=== Instructions for the task ===
Exactly the lines from the start of the data through the line containing "modifier.object = cutter" should be output, with both ends kept and nothing added.

=== Given material ===
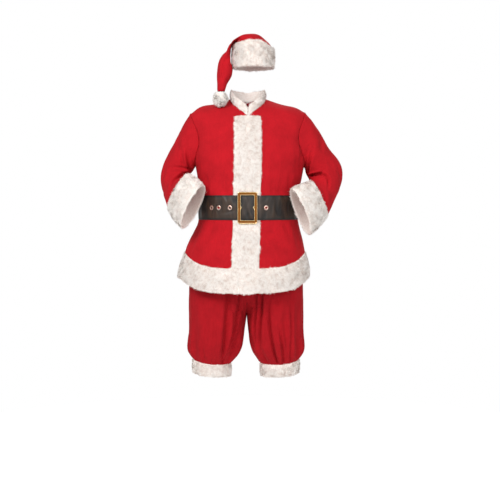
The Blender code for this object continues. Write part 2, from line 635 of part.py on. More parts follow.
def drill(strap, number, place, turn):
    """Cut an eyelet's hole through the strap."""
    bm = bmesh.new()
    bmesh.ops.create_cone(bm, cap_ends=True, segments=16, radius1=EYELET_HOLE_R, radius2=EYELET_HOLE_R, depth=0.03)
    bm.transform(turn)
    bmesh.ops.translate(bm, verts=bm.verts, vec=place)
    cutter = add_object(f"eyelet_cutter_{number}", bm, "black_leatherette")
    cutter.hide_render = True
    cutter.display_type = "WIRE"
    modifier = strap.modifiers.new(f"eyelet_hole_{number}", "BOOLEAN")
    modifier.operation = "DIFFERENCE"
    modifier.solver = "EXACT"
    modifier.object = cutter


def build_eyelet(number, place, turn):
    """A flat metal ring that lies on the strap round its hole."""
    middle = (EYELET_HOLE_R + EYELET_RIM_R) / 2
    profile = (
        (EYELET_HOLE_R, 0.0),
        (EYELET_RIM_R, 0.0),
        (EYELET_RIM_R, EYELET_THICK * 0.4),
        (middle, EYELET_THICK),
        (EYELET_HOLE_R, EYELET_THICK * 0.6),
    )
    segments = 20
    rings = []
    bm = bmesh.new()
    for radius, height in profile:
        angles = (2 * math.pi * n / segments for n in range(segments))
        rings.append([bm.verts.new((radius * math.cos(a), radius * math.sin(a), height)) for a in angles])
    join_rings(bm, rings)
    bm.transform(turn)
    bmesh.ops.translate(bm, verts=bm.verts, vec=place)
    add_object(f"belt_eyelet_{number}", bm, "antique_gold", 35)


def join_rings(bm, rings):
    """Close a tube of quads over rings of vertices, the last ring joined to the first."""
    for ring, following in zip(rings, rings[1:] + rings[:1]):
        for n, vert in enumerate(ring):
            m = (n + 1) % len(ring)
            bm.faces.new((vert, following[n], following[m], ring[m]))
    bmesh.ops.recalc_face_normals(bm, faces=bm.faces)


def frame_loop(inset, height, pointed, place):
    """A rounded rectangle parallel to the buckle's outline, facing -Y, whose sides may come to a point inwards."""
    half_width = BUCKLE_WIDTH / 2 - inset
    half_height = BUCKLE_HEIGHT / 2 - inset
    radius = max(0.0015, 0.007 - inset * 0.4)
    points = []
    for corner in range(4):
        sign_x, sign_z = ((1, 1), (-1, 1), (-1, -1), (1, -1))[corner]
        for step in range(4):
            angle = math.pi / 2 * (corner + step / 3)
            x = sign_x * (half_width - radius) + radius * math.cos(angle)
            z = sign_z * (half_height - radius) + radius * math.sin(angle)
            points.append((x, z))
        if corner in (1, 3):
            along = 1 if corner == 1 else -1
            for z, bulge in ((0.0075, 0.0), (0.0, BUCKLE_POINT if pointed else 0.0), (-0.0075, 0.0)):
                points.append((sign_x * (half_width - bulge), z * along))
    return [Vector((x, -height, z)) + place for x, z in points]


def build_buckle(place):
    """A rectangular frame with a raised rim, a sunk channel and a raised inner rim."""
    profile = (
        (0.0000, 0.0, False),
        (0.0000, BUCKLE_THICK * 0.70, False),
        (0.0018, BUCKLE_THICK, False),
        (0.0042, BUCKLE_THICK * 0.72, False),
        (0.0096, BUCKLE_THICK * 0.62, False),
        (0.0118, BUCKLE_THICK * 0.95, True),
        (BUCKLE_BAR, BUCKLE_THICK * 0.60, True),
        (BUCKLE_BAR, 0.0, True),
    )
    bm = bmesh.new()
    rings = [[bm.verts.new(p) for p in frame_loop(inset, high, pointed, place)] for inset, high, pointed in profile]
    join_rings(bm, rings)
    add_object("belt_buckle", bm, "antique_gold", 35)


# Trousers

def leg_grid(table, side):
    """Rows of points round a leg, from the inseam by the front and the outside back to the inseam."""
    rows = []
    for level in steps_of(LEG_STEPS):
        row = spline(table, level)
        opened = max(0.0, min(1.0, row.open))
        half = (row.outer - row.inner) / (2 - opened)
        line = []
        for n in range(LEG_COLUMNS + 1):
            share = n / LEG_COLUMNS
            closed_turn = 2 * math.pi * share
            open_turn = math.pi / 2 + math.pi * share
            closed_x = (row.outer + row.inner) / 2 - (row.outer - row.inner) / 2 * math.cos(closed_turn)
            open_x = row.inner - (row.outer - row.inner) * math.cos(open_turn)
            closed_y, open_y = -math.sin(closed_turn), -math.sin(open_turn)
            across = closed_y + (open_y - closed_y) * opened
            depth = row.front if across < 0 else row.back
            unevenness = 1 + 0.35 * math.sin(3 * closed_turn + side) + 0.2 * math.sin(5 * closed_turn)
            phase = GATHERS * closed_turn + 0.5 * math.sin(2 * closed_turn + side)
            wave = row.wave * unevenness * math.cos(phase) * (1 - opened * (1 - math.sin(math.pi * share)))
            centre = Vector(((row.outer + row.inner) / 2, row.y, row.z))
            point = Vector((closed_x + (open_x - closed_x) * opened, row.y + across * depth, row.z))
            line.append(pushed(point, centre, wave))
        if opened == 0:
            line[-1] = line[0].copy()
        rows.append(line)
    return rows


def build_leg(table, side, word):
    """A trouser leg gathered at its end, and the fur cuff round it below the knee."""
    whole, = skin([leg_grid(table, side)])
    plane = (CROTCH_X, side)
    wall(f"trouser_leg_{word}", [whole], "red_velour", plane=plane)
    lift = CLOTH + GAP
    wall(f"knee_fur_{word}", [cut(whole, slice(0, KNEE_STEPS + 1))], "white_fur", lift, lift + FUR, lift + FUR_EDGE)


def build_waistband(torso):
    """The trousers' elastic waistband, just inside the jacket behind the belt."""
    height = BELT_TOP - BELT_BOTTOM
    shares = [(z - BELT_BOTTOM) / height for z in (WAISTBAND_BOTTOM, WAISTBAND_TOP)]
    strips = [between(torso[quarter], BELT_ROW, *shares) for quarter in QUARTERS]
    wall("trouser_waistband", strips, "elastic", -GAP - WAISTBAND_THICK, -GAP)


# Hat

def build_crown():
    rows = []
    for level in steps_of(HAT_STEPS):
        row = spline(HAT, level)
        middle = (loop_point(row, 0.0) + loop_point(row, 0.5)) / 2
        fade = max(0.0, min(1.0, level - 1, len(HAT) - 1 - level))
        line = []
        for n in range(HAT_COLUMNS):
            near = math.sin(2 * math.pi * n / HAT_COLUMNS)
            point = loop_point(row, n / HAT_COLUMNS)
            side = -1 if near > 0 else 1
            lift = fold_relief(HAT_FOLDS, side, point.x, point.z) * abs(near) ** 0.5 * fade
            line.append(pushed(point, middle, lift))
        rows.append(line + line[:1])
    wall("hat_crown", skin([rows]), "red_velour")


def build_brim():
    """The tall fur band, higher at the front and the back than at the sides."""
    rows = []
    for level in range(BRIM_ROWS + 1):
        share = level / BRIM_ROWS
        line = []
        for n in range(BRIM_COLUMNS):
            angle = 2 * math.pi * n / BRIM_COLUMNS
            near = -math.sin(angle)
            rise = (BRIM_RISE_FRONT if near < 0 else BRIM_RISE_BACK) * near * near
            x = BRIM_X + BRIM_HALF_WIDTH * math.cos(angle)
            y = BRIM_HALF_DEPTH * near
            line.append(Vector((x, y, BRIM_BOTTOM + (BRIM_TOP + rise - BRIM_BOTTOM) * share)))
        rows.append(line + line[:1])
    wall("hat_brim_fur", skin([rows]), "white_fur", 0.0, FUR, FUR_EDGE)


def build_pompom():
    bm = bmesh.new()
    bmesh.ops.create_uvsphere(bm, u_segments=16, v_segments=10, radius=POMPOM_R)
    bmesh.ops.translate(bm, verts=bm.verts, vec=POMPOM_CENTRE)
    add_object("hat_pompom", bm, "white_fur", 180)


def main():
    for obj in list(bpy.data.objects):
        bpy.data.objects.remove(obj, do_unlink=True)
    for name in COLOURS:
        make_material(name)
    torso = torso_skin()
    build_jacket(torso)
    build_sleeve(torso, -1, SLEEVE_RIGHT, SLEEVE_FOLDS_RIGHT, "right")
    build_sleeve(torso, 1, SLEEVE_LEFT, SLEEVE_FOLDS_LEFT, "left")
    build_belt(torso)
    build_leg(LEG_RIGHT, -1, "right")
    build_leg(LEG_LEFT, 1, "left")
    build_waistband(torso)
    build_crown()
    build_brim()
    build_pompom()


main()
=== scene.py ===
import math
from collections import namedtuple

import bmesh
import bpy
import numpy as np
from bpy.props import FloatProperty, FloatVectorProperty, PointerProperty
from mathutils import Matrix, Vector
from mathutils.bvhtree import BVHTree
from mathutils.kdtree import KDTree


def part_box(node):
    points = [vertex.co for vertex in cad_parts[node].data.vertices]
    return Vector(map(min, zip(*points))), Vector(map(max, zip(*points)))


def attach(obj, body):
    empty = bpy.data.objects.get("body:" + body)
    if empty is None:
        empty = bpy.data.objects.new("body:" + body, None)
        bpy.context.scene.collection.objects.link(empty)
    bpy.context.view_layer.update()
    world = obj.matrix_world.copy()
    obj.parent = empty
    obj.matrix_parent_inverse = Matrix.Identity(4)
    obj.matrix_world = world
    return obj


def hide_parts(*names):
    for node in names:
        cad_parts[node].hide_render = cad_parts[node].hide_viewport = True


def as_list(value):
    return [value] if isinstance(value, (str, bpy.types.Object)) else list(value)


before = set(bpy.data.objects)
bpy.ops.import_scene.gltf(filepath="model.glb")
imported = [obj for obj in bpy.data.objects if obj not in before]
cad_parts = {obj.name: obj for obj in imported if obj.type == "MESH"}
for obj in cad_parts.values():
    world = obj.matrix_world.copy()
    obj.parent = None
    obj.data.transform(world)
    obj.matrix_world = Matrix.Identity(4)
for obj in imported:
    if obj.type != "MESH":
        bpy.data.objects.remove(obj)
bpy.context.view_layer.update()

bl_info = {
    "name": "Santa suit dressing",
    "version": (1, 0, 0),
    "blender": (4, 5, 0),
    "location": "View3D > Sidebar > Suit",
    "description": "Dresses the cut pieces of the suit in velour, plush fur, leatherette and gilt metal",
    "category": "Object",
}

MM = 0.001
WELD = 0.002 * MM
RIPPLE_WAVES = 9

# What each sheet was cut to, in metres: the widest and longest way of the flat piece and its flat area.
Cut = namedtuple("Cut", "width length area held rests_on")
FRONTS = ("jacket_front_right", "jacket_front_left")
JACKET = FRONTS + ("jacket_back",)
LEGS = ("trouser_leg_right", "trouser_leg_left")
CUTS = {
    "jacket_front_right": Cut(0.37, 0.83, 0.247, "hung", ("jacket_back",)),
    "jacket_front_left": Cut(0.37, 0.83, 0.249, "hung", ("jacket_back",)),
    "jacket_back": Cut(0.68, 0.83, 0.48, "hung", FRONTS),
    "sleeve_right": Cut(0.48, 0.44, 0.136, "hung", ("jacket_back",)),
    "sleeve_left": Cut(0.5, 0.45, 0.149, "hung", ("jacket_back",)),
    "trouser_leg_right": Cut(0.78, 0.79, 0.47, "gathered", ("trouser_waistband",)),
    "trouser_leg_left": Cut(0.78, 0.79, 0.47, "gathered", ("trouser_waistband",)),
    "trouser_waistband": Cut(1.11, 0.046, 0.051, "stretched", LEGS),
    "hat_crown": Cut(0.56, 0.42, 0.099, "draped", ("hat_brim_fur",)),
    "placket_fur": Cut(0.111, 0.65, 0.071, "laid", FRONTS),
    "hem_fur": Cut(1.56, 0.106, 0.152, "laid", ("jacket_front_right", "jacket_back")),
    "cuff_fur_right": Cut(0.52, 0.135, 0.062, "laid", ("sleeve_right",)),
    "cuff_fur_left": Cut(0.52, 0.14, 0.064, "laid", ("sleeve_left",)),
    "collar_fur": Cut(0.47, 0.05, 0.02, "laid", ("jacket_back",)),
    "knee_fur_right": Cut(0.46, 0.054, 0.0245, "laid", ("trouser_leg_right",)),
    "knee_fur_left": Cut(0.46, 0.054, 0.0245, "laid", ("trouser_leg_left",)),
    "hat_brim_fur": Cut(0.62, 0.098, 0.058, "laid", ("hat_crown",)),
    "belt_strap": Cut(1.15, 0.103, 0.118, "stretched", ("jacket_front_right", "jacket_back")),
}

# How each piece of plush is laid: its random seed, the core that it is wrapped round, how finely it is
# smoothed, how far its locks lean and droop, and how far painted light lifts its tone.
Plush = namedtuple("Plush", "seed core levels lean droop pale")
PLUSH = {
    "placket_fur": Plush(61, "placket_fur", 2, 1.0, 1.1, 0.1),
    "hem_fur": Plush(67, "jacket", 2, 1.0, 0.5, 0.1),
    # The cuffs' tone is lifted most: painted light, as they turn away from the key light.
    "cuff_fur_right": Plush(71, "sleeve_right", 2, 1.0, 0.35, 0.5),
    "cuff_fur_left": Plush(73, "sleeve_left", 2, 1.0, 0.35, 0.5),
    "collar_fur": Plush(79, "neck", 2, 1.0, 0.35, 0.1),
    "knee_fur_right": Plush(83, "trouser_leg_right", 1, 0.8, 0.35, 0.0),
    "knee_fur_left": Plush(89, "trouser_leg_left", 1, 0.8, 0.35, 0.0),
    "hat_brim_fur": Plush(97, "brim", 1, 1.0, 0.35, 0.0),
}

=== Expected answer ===
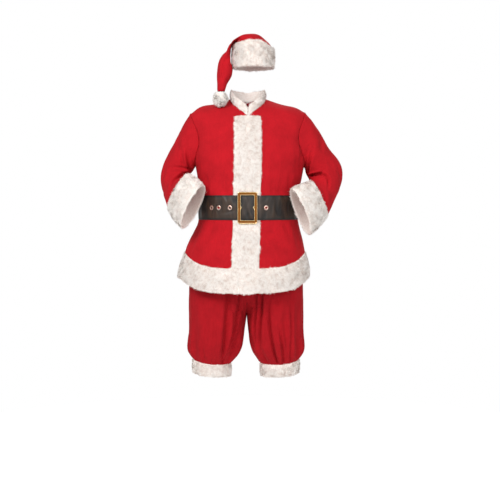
The Blender code for this object continues. Write part 2, from line 635 of part.py on. More parts follow.
def drill(strap, number, place, turn):
    """Cut an eyelet's hole through the strap."""
    bm = bmesh.new()
    bmesh.ops.create_cone(bm, cap_ends=True, segments=16, radius1=EYELET_HOLE_R, radius2=EYELET_HOLE_R, depth=0.03)
    bm.transform(turn)
    bmesh.ops.translate(bm, verts=bm.verts, vec=place)
    cutter = add_object(f"eyelet_cutter_{number}", bm, "black_leatherette")
    cutter.hide_render = True
    cutter.display_type = "WIRE"
    modifier = strap.modifiers.new(f"eyelet_hole_{number}", "BOOLEAN")
    modifier.operation = "DIFFERENCE"
    modifier.solver = "EXACT"
    modifier.object = cutter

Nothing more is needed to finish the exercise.